I went ahead and served the Mahi-Mahi alongside the Cabbage Slaw with Olive-Avocado Dressing (pg. 145).
My husband and I both loved this light, citrusy slaw, but we also thought it would be better served with a good, fatty piece of pork, perhaps like a Slow Cooker Kahlua Pork.
I really appreciate that this book is filled with plenty of inexpensive recipes, made from everyday ingredients that you can find in most grocery stores. While there are a few recipes here and there that call for some things you may not always have on hand, that’s not the norm. I also really liked that many of the ingredients overlapped in recipes. That’s valuable to me because I didn’t have to buy lots of ingredients that could only be used in one recipe, which made it easy to make quite a few dishes with a limited budget.

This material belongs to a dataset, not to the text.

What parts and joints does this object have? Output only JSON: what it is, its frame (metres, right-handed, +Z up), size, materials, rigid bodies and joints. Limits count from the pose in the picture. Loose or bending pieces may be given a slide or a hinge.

Lots of times, when people buy a paleo cookbook, that’s a main complaint – that the recipes are too expensive to make on a regular basis, but that is definitely not the case with The Autoimmune Paleo Cookbook. I’m really happy to have this cookbook in my collection, because it shows that you really can cook and AIP meal with lots of flavor, and feel satisfied, instead of deprived.
I’m looking forward to cooking my way through this cookbook and learning more ways to cook the AIP way, and I highly suggest it to anyone interested in exploring the Autoimmune Protocol.